Report of November 29, 2018
What makes people happy? Australian Political Scientist Bruce Headey was not only one of the first SOEP data users—he was one of the first researchers in the world to discover the value of the SOEP for research on happiness. Headey is a Principal Fellow at the Melbourne Institute of Applied Economic and Social Research in the University of Melbourne. He is a specialist in welfare and distributional issues and at the forefront of current international research on the efficacy of social welfare policies in Western Europe and North America.
1. Happiness has been one focus of your research for several decades. Do your findings point to a kind of “recipe” for happiness?
One of the strange things in the West is the assumption that the same recipe for happiness would suit everybody. I don’t think that’s true. I think there are different approaches that work well for different people. People who are relatively altruistic and cooperative tend to be rather happy. Sometimes these are religious people. Other people’s happiness comes mainly through the family. What doesn’t work so well is a materialistic and careerist approach, which seems to lead to unhappiness even in those areas of life to which materialistic people give priority, such as their job and their income.

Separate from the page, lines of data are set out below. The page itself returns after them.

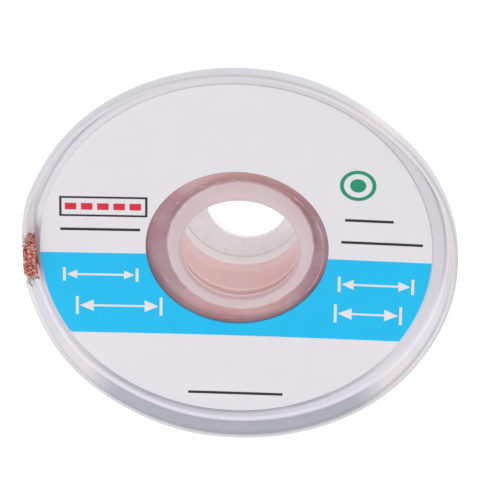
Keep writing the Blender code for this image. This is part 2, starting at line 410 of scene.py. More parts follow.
def bowlPlastic():
    material, place, shader = startMaterial("bowlPlastic")
    radius, angle, z = polar(place)
    clear = plastic["opacity"]
    foot, tubeTop, bore = bowl["footRadius"], bowl["tubeTop"], bowl["boreRadius"]
    ringTop, ledgeTop, ledgeEdge = bowl["ringHeight"], bowl["ledgeHeight"], bowl["ledgeRadius"]
    shoulder, lipTop = bowl["shoulderHeight"], bowl["lipTop"]
    lipInside = bowl["rimRadius"] - bowl["lipWidth"]

    # zones of the hub
    hub = 1 - radius.rise(foot + 0.05, foot + 0.35)
    tubeEnd = hub * z.rise(tubeTop - 0.04, tubeTop)
    brink = tubeEnd * (1 - radius.rise(bore, bore + 0.8))
    wall = hub * z.between(ringTop + 0.02, tubeTop - 0.04, 0.04)
    line = hub * z.between(tubeTop - 0.6, tubeTop - 0.38, 0.05)
    ring = hub * z.between(ledgeTop + 0.05, ringTop + 0.02, 0.06)
    ledge = hub * (1 - z.rise(ledgeTop - 0.01, ledgeTop + 0.07))
    # painted shade in the crease where the ledge meets the ring's wall
    creaseShade = hub * z.between(ledgeTop - 0.07, ledgeTop + 0.11, 0.05)
    creaseShade = creaseShade * radius.rise(ledgeEdge - 0.3, ledgeEdge - 0.1)

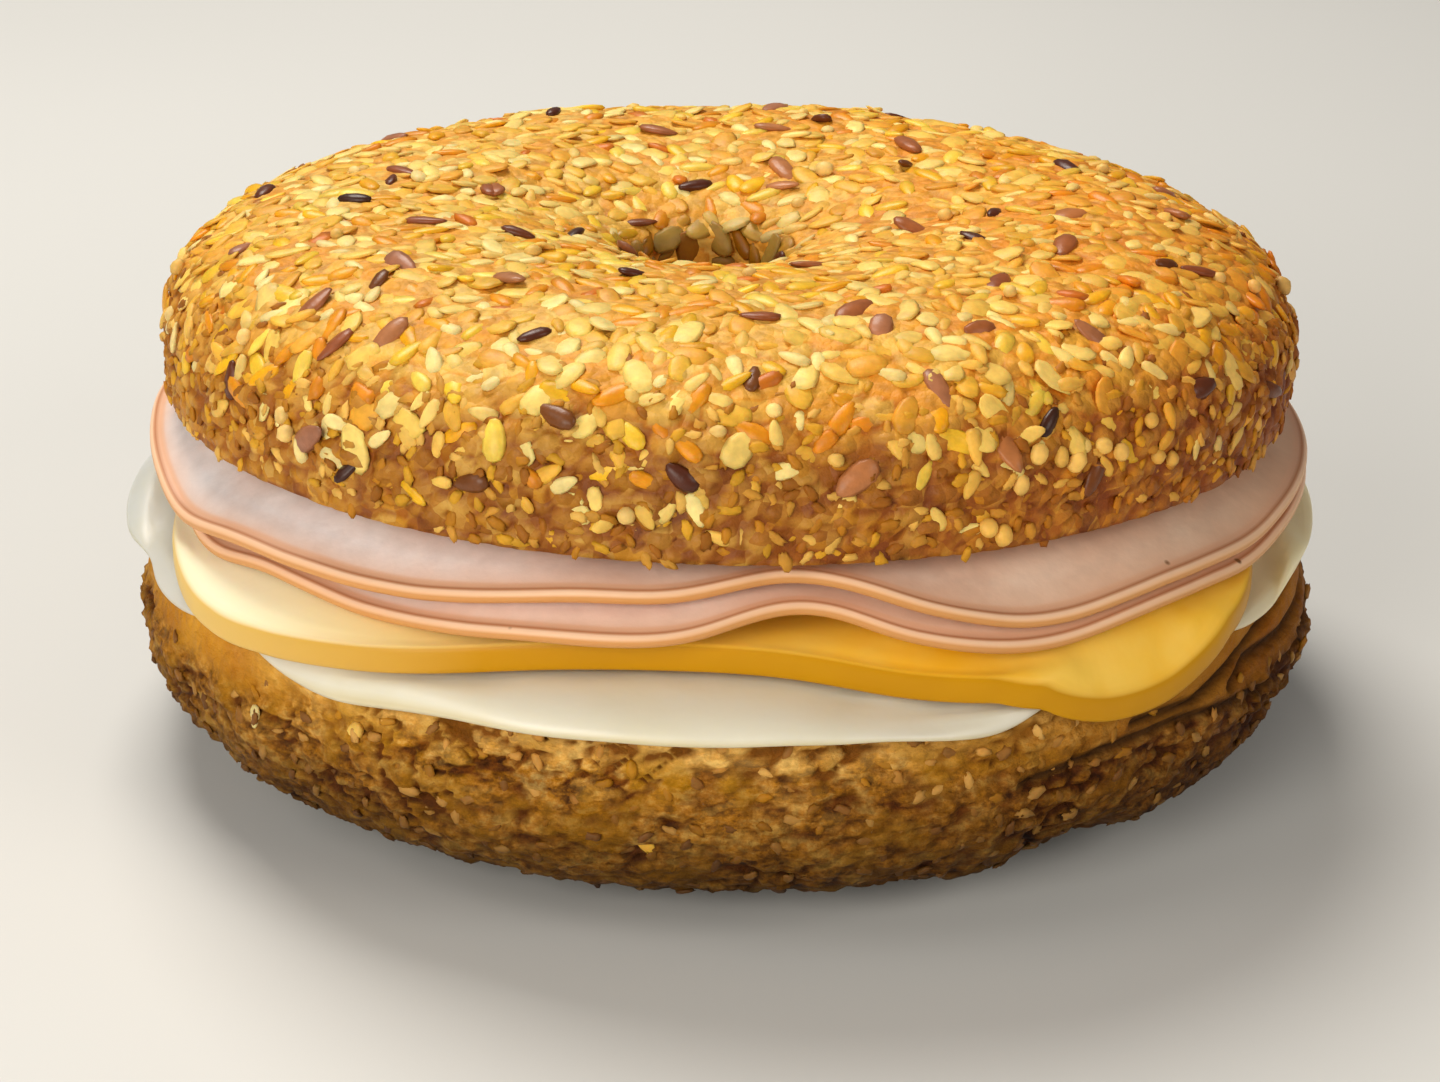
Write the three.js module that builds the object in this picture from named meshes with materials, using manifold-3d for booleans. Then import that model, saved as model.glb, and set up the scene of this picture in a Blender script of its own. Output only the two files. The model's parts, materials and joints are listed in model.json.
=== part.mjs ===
// A seeded bagel cut in two and filled: bread below, soft white cheese, a square slice of yellow
// cheese, two round slices of ham, bread on top. Millimetres, +Z up, resting on its flat underside.
// Azimuths are in degrees, counted from the front (-Y) towards the right (+X).

import * as THREE from 'three';
import { mergeVertices } from 'three/addons/utils/BufferGeometryUtils.js';
import { ImprovedNoise } from 'three/addons/math/ImprovedNoise.js';
import Module from 'manifold-3d';

const { degToRad, radToDeg, smoothstep, lerp, clamp, euclideanModulo } = THREE.MathUtils;
const wasm = await Module();
wasm.setup();

// ---------------------------------------------------------------- driving dimensions

const OVAL = 0.93;              // depth of the bread over its width
const AROUND = 60;              // faces round each ring
const ROUNDED_FROM = 0.98;      // share of the way out where the edge of a slice starts to round

const CROWN = {
  reach: 53.2,                  // widest half-width
  cutReach: 52.9,               // half-width at the cut
  widestAt: 4.5,                // height of the widest line above the cut
  height: 16.7,                 // crest above the cut
  crestRadius: 29,
  bulge: 2.5,                   // superellipse power of the outer flank
  lipBulge: 1.6,                // and of the flank that falls into the hole
  holeRadius: 7,
  throatAt: 11,                 // height where the hole's wall turns upright
  cutHeight: 33.9,              // height of the cut at the middle of the bagel
  tipBack: -0.046,              // radians about X: the front of the cut stands higher
  tipRight: 0.01,               // radians about Y: the right side stands lower
  lean: 0.006,                  // the right side has risen a little more than the left
  holeShift: -2.7,              // the hole lies a little left of the middle
  shiftFrom: 27,                // half-width inside which the skin follows that shift
  shiftWhole: 9,                // half-width inside which it follows it wholly
  cutRings: [22, 40],           // half-widths of the rings of vertices on the cut
  skinSteps: 14,                // rings of vertices along the skin
};

const BASE = {
  reach: 56.3,
  rimReach: 54.7,
  rimHeight: 21.5,
  widestAt: 14.5,
  flatReach: 27,                // half-width of the flat underside
  flatInner: 11,
  bulge: 2.5,
  holeRadius: 7.2,
  dentFrom: 46,                 // half-width past which the rim is pressed down
  cutRings: [24, 46],
  skinSteps: 9,
};
// Unevenness of the crusts: [amount, size of the lumps, offset in the noise].
const CROWN_LUMPS = [[0.7, 17, 3], [0.5, 7.5, 8]];
const BASE_LUMPS = [[-0.9, 15, 21], [-0.7, 7.5, 5]];
const BASE_LUMPS_FROM = [0.2, 5];   // heights between which the lumps set in above the flat underside

// Where the rim is pressed down by the corner of the yellow slice: [amount, azimuth, width].
const RIM_DENTS = [[0.9, 35, 18]];
const DENT_POWER = 4;           // how fast the dent fades below the rim

const WHITE = {
  lift: 0.3,                    // air between it and the bread
  thickness: 1.9,
  slope: -0.024,                // rise per millimetre towards the back
  reach: 56.8,
  thinnest: 0.5,
  overhangFrom: 55.3,           // half-width past which it may hang over the bread's rim
  leastEdge: 0.6,               // width of the rounded edge where there is no overhang
  hang: 0.3,                    // fall of the overhang per millimetre
  yielding: 1.04,               // share of the yellow slice's sag that it gives way to
  ledgeFall: 2,                 // fall of the bare ledge in front of the yellow slice
  ledgeWidth: 6,
  ledgePower: 1.5,
  swellFrom: [1.8, 4.2],        // distances from the yellow slice over which a swell sets in
};
// Where the soft cheese spreads further or stops short: [amount, azimuth, width].
const WHITE_LOBES = [
  [0.7, -80, 14], [-0.9, -71, 4], [-1.2, -52, 8], [0.7, -18, 9], [0.9, -4, 18], [-3.6, 41, 12.5],
  [-0.7, 70, 10], [-0.4, 84, 12], [0.6, 150, 16], [0.7, -150, 20],
];
// Where its overhang falls more, and where its bare ledge is thicker.
const WHITE_HANGS = [[1.6, -39, 9], [1.1, 27, 7], [1.4, -57, 10], [0.6, 56, 7]];
const WHITE_SWELLS = [[1.5, -88, 14], [1.9, 62, 13], [0.9, 88, 16]];

const YELLOW = {
  left: 51,                     // from the middle to each edge of the slice
  right: 48.6,
  front: 47.7,
  back: 46,
  corner: 8,                    // superellipse power of the square outline
  turn: -1.4,
  within: 57.2,                 // half-width of the oval that its corners keep inside
  cornerPower: 24,              // how sharply the square passes into that oval
  lift: 0.6,                    // air between it and the soft cheese
  clear: 1.2,                   // distance past the soft cheese's edge where it starts to fall freely
  thickness: 2.7,
  slope: -0.024,
  sagFrom: 44,                  // radius past which it bends down
  freeFall: 2.2,                // fall per millimetre where nothing lies under it
  restPower: 5,                 // how sharply the free fall passes into resting
};
const YELLOW_SAGS = [
  [4.4, -56, 18], [0.9, -32, 12], [2.8, 24, 14], [6.4, 42, 13.5], [1.9, 61, 11], [0.8, 90, 20],
  [0.6, 138, 16], [0.6, -138, 16],
];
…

2. Your findings overturned the idea of a genetically determined “set point” for happiness across the life. That brought about a paradigm shift.
There was a period between 1985 and 2005 when Western life satisfaction researchers believed that most people had a “set point” of life satisfaction that depended on genetic personality traits. But with the panel data, it slowly became obvious that that paradigm for life satisfaction research was just wrong. There were loads of people in the SOEP—the first panel to provide this evidence—who had rather volatile patterns of life satisfaction. If you traced their life satisfaction from year to year on a graph, you could see that some people’s lives were a wild ride: They had ups and downs and periods when they were happy and periods of misery. So the set point theory was actually kicked out by the SOEP data, pure and simple.
That caused quite a stir in the scientific community ….
What always happens in all the sciences is that people fight like hell to retain the old paradigm and patch it up in weird ways. So there are still people around who say that in the long run, people may revert to a set point that might be predicted by their personality traits. But our research showed that, while personality is a stabilizing factor, happiness is also made up of a lot of choices. If you marry somebody who is more neurotic than yourself, you’re done. If you marry somebody who is rather nice and less neurotic than yourself, that permanently increases your well-being. Your work also makes a difference: People who work a lot more hours than they want to are a lot less happy than people who work about the hours they prefer. Of course, that’s not entirely your choice—it also depends on your employer.
3. Academics are relatively free to set their own working hours. Are they also more likely to end up being happy?
Academics have a wide choice of time uses and topics of research, and by and large we don’t have a boss bearing down on us all that fiercely. We also know that academics and vicars are the longest lived people on the planet—the shortest lived are doctors and dentists. The reason why people live longer if they are academics or vicars is probably connected to happiness. The occupations that people get into have an effect on longevity. People in more autonomous occupations tend to be happier…and happy people do live longer than others—that’s clear. We recently published a study on the relationship between happiness and longevity, using SOEP data, in Social Indicators Research “Happiness and Longevity: Unhappy People Die Young, Otherwise Happiness Probably Makes No Difference”.
4. If you look at the SOEP study today, what makes it unique?
It’s the only panel study in which you can observe all kinds of changes in people’s lives across three generations—there are now a number of grandparents in addition to parents and kids from the same families. As the time we observe people gets longer and longer, the more we will be able to address long-run questions about social and economic change. And in the end, I think that the idea of transgenerational structured inequality will turn out to be more untrue than true. I think ultimately SOEP will show that traditional sociology is just bilge.
5. What would you recommend to young people today who are starting a career in research?
If you’re a young researcher these days, you’re almost forced to design your research in terms of real experiments—randomized control trials—or natural experiments. And I think that the people who work on SOEP will want to combine SOEP data, maybe using it as a sort of background file, with other datasets that allow them to analyze it in an experimental or quasi-experimental way. My kids, who are young economists, can’t get stuff published in top journals unless it’s experimental or quasi-experimental. So something like the global financial crisis is a terrific opportunity: A whole lot of people take a wealth hit and you can see how they react in all kinds of ways—financially, in terms of life satisfaction, everything. But it’s getting harder and harder to publish if you’re just analyzing panel data in the way it’s collected.